A war in the Middle East, and the resultant upward pressure on oil prices, has caused traders to reverse bets that the Federal Reserve will cut interest rates in the first half of this year.

The prediction market-implied odds of a rate cut in June are less than 45% on Tuesday morning. Last week, the odds of a rate cut in June were around 60%. This comes as US national average gasoline prices rose 3.7% on Monday, their biggest one-day jump since 2005, according to data from the American Automobile Association.

(Event contracts are offered through Robinhood Derivatives, LLC — probabilities referenced or sourced from KalshiEx LLC or ForecastEx LLC.)

In the short term, higher energy prices put upward pressure on inflation and downward pressure on economic activity. Higher gasoline prices reduce households’ ability to spend more on other discretionary goods and services.

Normally, Fed officials would want to “look through” the impact of higher energy prices as a temporary source of upward pressure on inflation that is not indicative of the underlying trend. That’s why energy (and food) prices are stripped out of core inflation.
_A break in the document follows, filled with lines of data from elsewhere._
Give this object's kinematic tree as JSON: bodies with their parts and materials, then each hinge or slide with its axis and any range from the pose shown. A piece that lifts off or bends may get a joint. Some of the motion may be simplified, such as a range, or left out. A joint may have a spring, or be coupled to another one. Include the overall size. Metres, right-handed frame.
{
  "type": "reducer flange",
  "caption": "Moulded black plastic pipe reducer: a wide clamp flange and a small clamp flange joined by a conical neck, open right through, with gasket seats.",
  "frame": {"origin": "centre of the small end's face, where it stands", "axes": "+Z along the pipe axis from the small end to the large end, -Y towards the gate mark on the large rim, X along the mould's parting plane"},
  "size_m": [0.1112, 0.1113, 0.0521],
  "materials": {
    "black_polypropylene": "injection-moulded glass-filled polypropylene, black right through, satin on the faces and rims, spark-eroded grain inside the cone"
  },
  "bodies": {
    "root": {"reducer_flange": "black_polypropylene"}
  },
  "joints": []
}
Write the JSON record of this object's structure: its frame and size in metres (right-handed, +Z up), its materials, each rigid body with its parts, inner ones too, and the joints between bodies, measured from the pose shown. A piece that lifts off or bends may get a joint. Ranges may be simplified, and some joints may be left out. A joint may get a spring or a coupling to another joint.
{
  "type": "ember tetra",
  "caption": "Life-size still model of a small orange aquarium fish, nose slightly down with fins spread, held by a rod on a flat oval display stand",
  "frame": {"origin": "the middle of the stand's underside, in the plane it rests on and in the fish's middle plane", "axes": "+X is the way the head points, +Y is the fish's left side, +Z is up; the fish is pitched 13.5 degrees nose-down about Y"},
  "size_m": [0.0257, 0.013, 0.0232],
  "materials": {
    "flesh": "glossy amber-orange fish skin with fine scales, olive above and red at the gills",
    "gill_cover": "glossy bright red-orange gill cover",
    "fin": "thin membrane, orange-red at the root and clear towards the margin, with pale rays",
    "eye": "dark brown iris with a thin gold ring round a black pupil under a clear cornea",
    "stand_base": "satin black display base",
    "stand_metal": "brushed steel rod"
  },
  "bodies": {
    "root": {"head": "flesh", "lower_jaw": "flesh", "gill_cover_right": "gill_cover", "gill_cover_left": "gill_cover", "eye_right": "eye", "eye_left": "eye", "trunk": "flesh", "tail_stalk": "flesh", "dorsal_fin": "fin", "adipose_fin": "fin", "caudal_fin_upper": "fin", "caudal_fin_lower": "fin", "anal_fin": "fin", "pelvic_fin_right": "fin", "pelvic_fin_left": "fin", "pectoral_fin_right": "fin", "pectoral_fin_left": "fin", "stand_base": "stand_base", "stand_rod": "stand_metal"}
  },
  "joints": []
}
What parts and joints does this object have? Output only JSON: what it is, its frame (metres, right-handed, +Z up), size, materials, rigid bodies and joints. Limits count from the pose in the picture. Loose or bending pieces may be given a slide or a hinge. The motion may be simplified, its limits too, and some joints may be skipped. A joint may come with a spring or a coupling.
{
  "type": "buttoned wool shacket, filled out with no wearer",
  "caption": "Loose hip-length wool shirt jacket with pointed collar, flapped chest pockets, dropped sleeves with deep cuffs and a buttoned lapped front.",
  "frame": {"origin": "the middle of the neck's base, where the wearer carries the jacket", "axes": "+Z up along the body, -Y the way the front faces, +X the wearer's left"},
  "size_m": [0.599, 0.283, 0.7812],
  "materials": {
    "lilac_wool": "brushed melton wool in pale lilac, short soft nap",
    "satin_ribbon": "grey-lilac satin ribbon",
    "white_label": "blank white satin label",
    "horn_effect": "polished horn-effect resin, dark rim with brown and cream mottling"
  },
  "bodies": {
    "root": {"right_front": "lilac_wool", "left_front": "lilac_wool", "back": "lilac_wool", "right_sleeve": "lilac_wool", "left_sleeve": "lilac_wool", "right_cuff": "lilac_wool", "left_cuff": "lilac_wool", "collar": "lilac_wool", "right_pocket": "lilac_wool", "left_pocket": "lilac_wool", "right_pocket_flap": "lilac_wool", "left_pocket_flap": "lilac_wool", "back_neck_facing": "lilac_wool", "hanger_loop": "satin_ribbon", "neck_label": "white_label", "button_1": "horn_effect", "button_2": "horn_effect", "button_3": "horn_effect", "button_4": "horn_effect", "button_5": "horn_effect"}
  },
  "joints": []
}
However, this time might be different:

  • Inflation has run above the Federal Reserve’s target for a prolonged period.

  • The central bank is a little scarred by the un-transitory and severe postpandemic inflation (which was meaningfully accelerated by Russia’s invasion of Ukraine).

  • Monetary policymakers were already signaling that the stabilization in jobs data and previous cuts, which brought their policy rate closer to a neutral setting, meant the bar for additional easing was higher.

“I think the Fed will be reluctant to elevate growth over inflation risks right now,” wrote Neil Dutta, head of US economics at Renaissance Macro Research. “Cuts have been a close-call as it is; thus, it’s tough to look through inflation when you are coming off a period of high inflation.”